Washington D.C., Feb 21, 2010 / 05:47 am
The Catholic Church’s membership in the United States grew at the “robust” rate of about 1.5 percent in 2008, according to National Council of Churches’ (NCC) new 2010 Yearbook of American & Canadian Churches.
A slight loss in Catholic membership in the U.S. was reported in the 2009 Yearbook, but the NCC said the latest figure shows “robust growth.” The figures come from 2008 statistics. The growth outpaces the estimated U.S. population growth rate in 2008, listed as 0.9 percent, according to the CIA World Factbook.
There are now an estimated 68.1 million Catholics in the United States.
The Church of Jesus Christ of Latter-Day Saints, whose members are known as Mormons, grew 1.7 percent to almost 5.9 million members. The Assemblies of God grew 1.3 percent to about 2.9 million.
Other denominations lost membership. The Presbyterian Church (USA) shrank 3.3 percent and now has about 2.9 million members. American Baptist Churches in the USA decreased two percent to 1.4 million, while the Evangelical Lutheran Church in America lost 1.9 percent of its membership, which now stands at 4.7 million.
The Southern Baptist Convention, the largest denomination after Catholics, lost 0.24 percent of its membership and now stands at 16.2 million. It also declined in membership in the year prior.

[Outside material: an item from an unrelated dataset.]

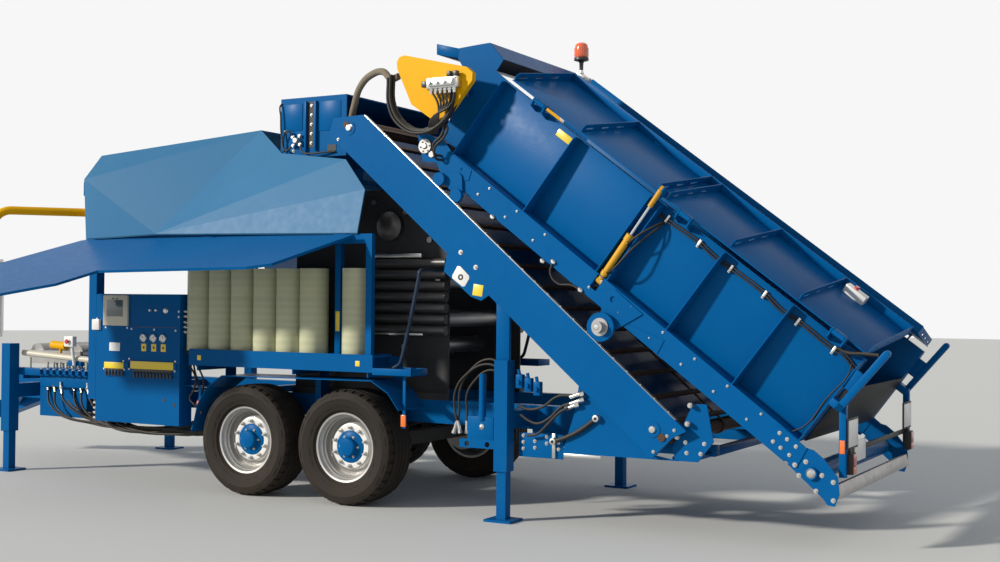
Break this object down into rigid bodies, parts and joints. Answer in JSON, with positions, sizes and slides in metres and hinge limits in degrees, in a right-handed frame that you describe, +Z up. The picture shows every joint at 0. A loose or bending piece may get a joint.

Membership figures reported in the 2010 Yearbook were collected by the churches in 2008 and reported to the Yearbook in 2009. Eleven of the 25 largest churches did not report updated figures.
The Yearbook shows a decline in reported membership of almost all mainline Protestant denominations.
Rev. Dr. Eileen W. Lindner, editor of the NCC Yearbook, said that some observers have seen an “increasing secularization” in American society that has a disproportionate impact on “liberal religious groups.”
However, she was cautious about attributing causes of membership decline.
"American society as a whole has not experienced the kind and rate of secularization so clearly demonstrated during the last quarter century in Western Europe,” Lindner commented. “Indeed, American church membership trends have defied gravity particularly where the Pentecostal experience is included."
She also noted that the largest plurality of immigrants to the U.S. in the last 50 years have been Christian.
The Yearbook also discusses church financial trends. The almost 45 million members of the 64 churches submitting financial income reports showed contributions of almost $36 billion, $26 million lower than the previous year’s figure.